What You're Really Buying Here
You are not buying an interest rate. The 1.00% fixed crediting rate is real, but it is not where the value lives — it is closer to a parking rate for the account while the income guarantee does its job. What you are actually buying is the Guaranteed Lifetime Withdrawal Benefit, which lets you turn on a stream of payments and continue receiving them for life even if the account value eventually runs to zero. The account value is the engine room; the income guarantee is the reason the contract exists. Reading this as a fixed annuity and judging it by its 1.00% rate would be a mistake, because that is not the question the product is trying to answer.
How the Core Feature Works
The headline feature is the built-in Guaranteed Lifetime Withdrawal Benefit, branded as Income Advantage. In a GLWB structure, the insurer tracks a value used to calculate your guaranteed income — typically called a benefit base — and once you activate the benefit, you can withdraw a set percentage each year for the rest of your life. Crucially, those withdrawals are guaranteed to continue even if the underlying account value is exhausted, because the lifetime guarantee sits on top of the account rather than being limited by it. One important caveat: the available materials do not disclose the roll-up rate applied to the benefit base before activation, nor the specific withdrawal percentages by age. Those two numbers are what actually determine how large your lifetime paycheck will be, so anyone seriously considering this product should request the current rate sheet and the benefit-base growth terms directly before signing.
Why the Secondary Feature Matters
The most meaningful secondary feature is the death benefit, which pays the full account value to your beneficiaries. That sounds straightforward, but it interacts with the income structure in a way worth understanding: as you draw lifetime income, the account value declines, and the GLWB keeps paying you even after the account hits zero — at which point there is no account value left to pass on. So the death benefit is most relevant earlier in the contract or for owners who do not heavily draw down the account. It is a reasonable provision, but it is not a legacy-planning centerpiece, and it should not be the reason anyone chooses this product over a contract built specifically for death-benefit maximization.

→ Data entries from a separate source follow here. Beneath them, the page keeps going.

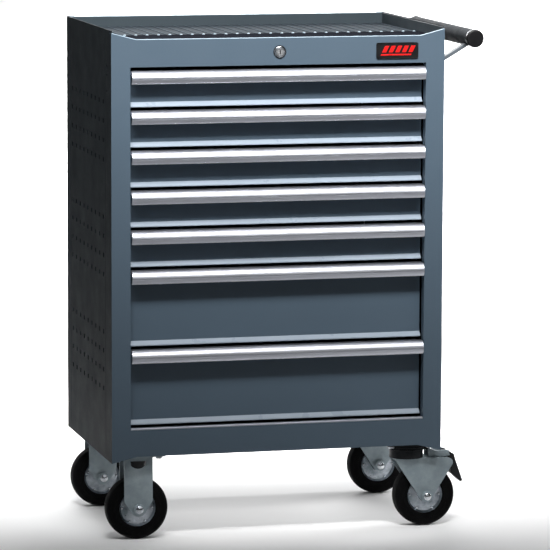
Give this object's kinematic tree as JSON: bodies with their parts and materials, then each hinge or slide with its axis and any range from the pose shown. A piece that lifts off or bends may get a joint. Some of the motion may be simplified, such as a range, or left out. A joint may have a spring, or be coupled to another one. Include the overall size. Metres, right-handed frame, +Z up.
{
  "type": "rolling tool chest",
  "caption": "Rolling steel tool chest: full-width drawers on slides under a mat-lined top tray, with a push handle, one lock for all drawers, and castors.",
  "frame": {"origin": "middle of the whole footprint at floor level, wheels, drawer handles and push handle included", "axes": "+X towards the push handle, -Y the drawer fronts, +Z up"},
  "size_m": [0.763, 0.447, 1.012],
  "materials": {
    "front_paint": "satin powder coat, slate blue-grey",
    "side_paint": "satin powder coat, anthracite",
    "handle_aluminium": "satin anodised extrusion",
    "slide_steel": "bright zinc-plated strip",
    "upright_steel": "satin powder coat, dark",
    "mat_rubber": "ribbed non-slip rubber",
    "zinc": "blue zinc-plated pressed steel",
    "bearing_dark": "zinc-plated, dusty and oiled",
    "bolt_zinc": "zinc-plated fasteners",
    "tyre_rubber": "solid black rubber",
    "black_plastic": "moulded, fine grain",
    "grip_grey": "dark grey sleeve",
    "lock_chrome": "nickel-plated zinc casting",
    "stay_grey": "satin powder coat, mid grey"
  },
  "bodies": {
    "cabinet": {"front_frame": "front_paint", "left_side_panel": "side_paint", "right_side_panel": "side_paint", "back_panel": "side_paint", "top_panel": "side_paint", "top_mat": "mat_rubber", "base_panel": "upright_steel", "slide_uprights": "upright_steel", "slide_outer_members": "slide_steel", "lock_housing": "lock_chrome", "name_badge": "black_plastic", "handle_brackets": "stay_grey", "handle_screws": "bolt_zinc", "handle_grip": "grip_grey", "handle_end_caps": "black_plastic", "fixed_castor_forks": "zinc", "swivel_castor_plates": "bearing_dark", "castor_bolts": "bolt_zinc"},
    "drawer_1": {"drawer_1_tray": "front_paint", "drawer_1_handle": "handle_aluminium", "drawer_1_runners": "slide_steel"},
    "slider_1": {"drawer_1_sliders": "slide_steel"},
    "drawer_2": {"drawer_2_tray": "front_paint", "drawer_2_handle": "handle_aluminium", "drawer_2_runners": "slide_steel"},
    "slider_2": {"drawer_2_sliders": "slide_steel"},
    "drawer_3": {"drawer_3_tray": "front_paint", "drawer_3_handle": "handle_aluminium", "drawer_3_runners": "slide_steel"},
    "slider_3": {"drawer_3_sliders": "slide_steel"},
    "drawer_4": {"drawer_4_tray": "front_paint", "drawer_4_handle": "handle_aluminium", "drawer_4_runners": "slide_steel"},
    "slider_4": {"drawer_4_sliders": "slide_steel"},
    "drawer_5": {"drawer_5_tray": "front_paint", "drawer_5_handle": "handle_aluminium", "drawer_5_runners": "slide_steel"},
    "slider_5": {"drawer_5_sliders": "slide_steel"},
    "drawer_6": {"drawer_6_tray": "front_paint", "drawer_6_handle": "handle_aluminium", "drawer_6_runners": "slide_steel"},
    "slider_6": {"drawer_6_sliders": "slide_steel"},
    "drawer_7": {"drawer_7_tray": "front_paint", "drawer_7_handle": "handle_aluminium", "drawer_7_runners": "slide_steel"},
    "slider_7": {"drawer_7_sliders": "slide_steel"},
    "lock": {"lock_plug": "lock_chrome", "lock_shaft": "bolt_zinc"},
    "lock_bar": {"lock_bar": "bolt_zinc"},
    "front_left_wheel": {"front_left_rim": "zinc", "front_left_tyre": "tyre_rubber"},
    "front_right_swivel": {"front_right_fork": "zinc"},
    "front_right_wheel": {"front_right_rim": "zinc", "front_right_tyre": "tyre_rubber"},
    "rear_left_wheel": {"rear_left_rim": "zinc", "rear_left_tyre": "tyre_rubber"},
    "rear_right_swivel": {"rear_right_fork": "zinc"},
    "rear_right_wheel": {"rear_right_rim": "zinc", "rear_right_tyre": "tyre_rubber"},
    "brake": {"front_right_brake_pedal": "black_plastic"}
  },
  "joints": [
    {"name": "drawer_1_slide", "type": "slide", "parent": "cabinet", "child": "drawer_1", "axis": [0, -1, 0], "range_m": [0, 0.38]},
    {"name": "slider_1_slide", "type": "slide", "parent": "cabinet", "child": "slider_1", "axis": [0, -1, 0], "range_m": [0, 0.19]},
    {"name": "drawer_2_slide", "type": "slide", "parent": "cabinet", "child": "drawer_2", "axis": [0, -1, 0], "range_m": [0, 0.38]},
    {"name": "slider_2_slide", "type": "slide", "parent": "cabinet", "child": "slider_2", "axis": [0, -1, 0], "range_m": [0, 0.19]},
    {"name": "drawer_3_slide", "type": "slide", "parent": "cabinet", "child": "drawer_3", "axis": [0, -1, 0], "range_m": [0, 0.38]},
    {"name": "slider_3_slide", "type": "slide", "parent": "cabinet", "child": "slider_3", "axis": [0, -1, 0], "range_m": [0, 0.19]},
    {"name": "drawer_4_slide", "type": "slide", "parent": "cabinet", "child": "drawer_4", "axis": [0, -1, 0], "range_m": [0, 0.38]},
    {"name": "slider_4_slide", "type": "slide", "parent": "cabinet", "child": "slider_4", "axis": [0, -1, 0], "range_m": [0, 0.19]},
    {"name": "drawer_5_slide", "type": "slide", "parent": "cabinet", "child": "drawer_5", "axis": [0, -1, 0], "range_m": [0, 0.38]},
    {"name": "slider_5_slide", "type": "slide", "parent": "cabinet", "child": "slider_5", "axis": [0, -1, 0], "range_m": [0, 0.19]},
    {"name": "drawer_6_slide", "type": "slide", "parent": "cabinet", "child": "drawer_6", "axis": [0, -1, 0], "range_m": [0, 0.38]},
    {"name": "slider_6_slide", "type": "slide", "parent": "cabinet", "child": "slider_6", "axis": [0, -1, 0], "range_m": [0, 0.19]},
    {"name": "drawer_7_slide", "type": "slide", "parent": "cabinet", "child": "drawer_7", "axis": [0, -1, 0], "range_m": [0, 0.38]},
    {"name": "slider_7_slide", "type": "slide", "parent": "cabinet", "child": "slider_7", "axis": [0, -1, 0], "range_m": [0, 0.19]},
    {"name": "lock_turn", "type": "hinge", "parent": "cabinet", "child": "lock", "pos_m": [-0.04, -0.2145, 0.9663], "axis": [0, 1, 0], "range_deg": [0, 90.5]},
    {"name": "lock_bar_slide", "type": "slide", "parent": "cabinet", "child": "lock_bar", "axis": [0, 0, -1], "range_m": [0, 0.0099]},
    {"name": "front_left_wheel_spin", "type": "hinge", "parent": "cabinet", "child": "front_left_wheel", "pos_m": [-0.319, -0.1665, 0.0625], "axis": [0, 1, 0], "continuous": true},
    {"name": "front_right_swivel_turn", "type": "hinge", "parent": "cabinet", "child": "front_right_swivel", "pos_m": [0.239, -0.1665, 0.15], "axis": [0, 0, 1], "continuous": true},
    {"name": "front_right_wheel_spin", "type": "hinge", "parent": "front_right_swivel", "child": "front_right_wheel", "pos_m": [0.275, -0.1665, 0.0625], "axis": [0, 1, 0], "continuous": true},
    {"name": "rear_left_wheel_spin", "type": "hinge", "parent": "cabinet", "child": "rear_left_wheel", "pos_m": [-0.319, 0.1755, 0.0625], "axis": [0, 1, 0], "continuous": true},
    {"name": "rear_right_swivel_turn", "type": "hinge", "parent": "cabinet", "child": "rear_right_swivel", "pos_m": [0.239, 0.1755, 0.15], "axis": [0, 0, 1], "continuous": true},
    {"name": "rear_right_wheel_spin", "type": "hinge", "parent": "rear_right_swivel", "child": "rear_right_wheel", "pos_m": [0.275, 0.1755, 0.0625], "axis": [0, 1, 0], "continuous": true},
    {"name": "brake_press", "type": "hinge", "parent": "front_right_swivel", "child": "brake", "pos_m": [0.3205, -0.1665, 0.1465], "axis": [0, 1, 0], "range_deg": [0, 8]}
  ],
  "couplings": [
    {"joint": "slider_1_slide", "follows": "drawer_1_slide", "ratio": 0.5},
    {"joint": "slider_2_slide", "follows": "drawer_2_slide", "ratio": 0.5},
    {"joint": "slider_3_slide", "follows": "drawer_3_slide", "ratio": 0.5},
    {"joint": "slider_4_slide", "follows": "drawer_4_slide", "ratio": 0.5},
    {"joint": "slider_5_slide", "follows": "drawer_5_slide", "ratio": 0.5},
    {"joint": "slider_6_slide", "follows": "drawer_6_slide", "ratio": 0.5},
    {"joint": "slider_7_slide", "follows": "drawer_7_slide", "ratio": 0.5},
    {"joint": "lock_turn", "follows": "lock_bar_slide", "rad_per_m": 158.67}
  ]
}
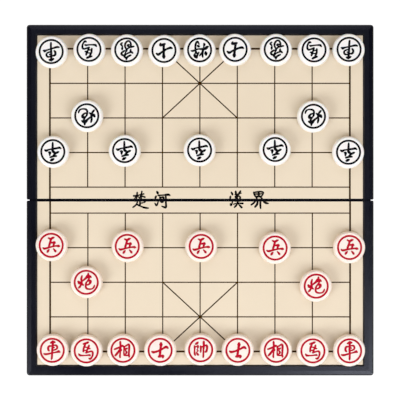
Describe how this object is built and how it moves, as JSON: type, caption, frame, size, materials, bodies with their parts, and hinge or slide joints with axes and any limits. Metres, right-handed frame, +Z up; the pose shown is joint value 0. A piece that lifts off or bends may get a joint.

Liquidity and Surrender Schedule
This is a 7-year commitment, and it is built for income rather than access to cash. After the first contract year, free withdrawals are the greater of 10% of the previous account anniversary value, 10% of the account value immediately, or 100% of interest earned immediately — which is a flexible set of options, though on a 1.00% account the "interest earned" piece is small. Amounts above the free withdrawal are subject to the declining surrender charge schedule shown below, and a market value adjustment applies. An MVA — Market Value Adjustment — means your surrender penalty can move up or down with interest rates, so the actual cost of an early full surrender is not fixed. There are surrender-charge waivers available for nursing home confinement, disability, unemployment, and home health care, which provide meaningful relief in genuine hardship situations. Even so, treating this contract as a source of liquid emergency cash misreads what it is for.
| Contract Year | Surrender Charge |
|---|---|
| 1 | 7% |
| 2 | 7% |
| 3 | 7% |
| 4 | 6% |
| 5 | 5% |
| 6 | 4% |
| 7 | 3% |
Fees and Tradeoffs
The fee that matters is the GLWB rider charge: 0.95% per year currently, with a contractual maximum of 1.00%, deducted quarterly from the account value. Here is the trade in plain terms — you are paying roughly 0.95% out of an account that is credited 1.00%, which means in steady state the rider charge consumes nearly all of the account's interest. That is not a flaw in the math; it is the structure working as intended. The account is not meant to grow, so the charge is funded by it almost entirely, and the value you receive in exchange is the lifetime income guarantee. Whether that is a good deal depends entirely on the income terms you cannot see in the brochure — the roll-up and the payout percentages. If those terms are strong, paying 0.95% for a lifetime guarantee from an A++ carrier is defensible. If they are mediocre, you are paying a real fee for a thin benefit. That uncertainty is the single biggest reason a shopper should pull the actual rate sheet before committing.
Product snapshot
| Feature | Details |
|---|---|
| Product Type | Fixed Annuity |
| Surrender Period | 7 years |
| Issue Ages | 50-80 |
| Minimum Premium | $50,000 |
| Crediting Methods | Fixed Account |
| Free Withdrawal | Greater of 10% of previous account anniversary value (after year one), 10% of account value immediately, or 100% of interest earned immediately. |
| MGSV | 1.00% |
| Death Benefit | Full Account Value |
| Income Rider | Built-in |
| Income Rider Fee | 0.95% current / 1.00% maximum |
| Premium Bonus | None |
| Availability | Not approved in New York (NY) |
Carrier snapshot
Legal Entity: New York Life Insurance and Annuity Corporation
Parent: New York Life Insurance Company
A.M. Best Rating: A++
For a product whose entire value is a decades-long income promise, the carrier behind it is not a side detail — it is the core of the proposition. New York Life Insurance and Annuity Corporation is a subsidiary of New York Life Insurance Company, one of the largest and oldest mutual insurers in the United States, and it carries A.M. Best's highest rating of A++. When you are relying on an insurer to keep paying you for life potentially thirty years from now, that financial strength is a genuine and material positive.
Final take
Clear Income Advantage is a solid fit for the buyer who knows exactly what they want: a guaranteed lifetime income stream from a carrier they can trust to still be standing decades from now. The built-in income benefit, the shorter-than-typical 7-year surrender, and the A++ rating all work in its favor, and the hardship waivers add a layer of real-world flexibility.
The caution is equally clear. This is not an accumulation product and should never be mistaken for one — the 1.00% rate combined with a 0.95% rider charge means the account essentially treads water by design. And because the brochure does not disclose the roll-up rate or the withdrawal percentages, the most important numbers in the entire contract are invisible from the outside. For an income-focused buyer who pulls the current rate sheet, confirms the payout terms are competitive, and values the carrier's strength, this is a defensible choice. For anyone shopping on rate or hoping for growth, it is the wrong product.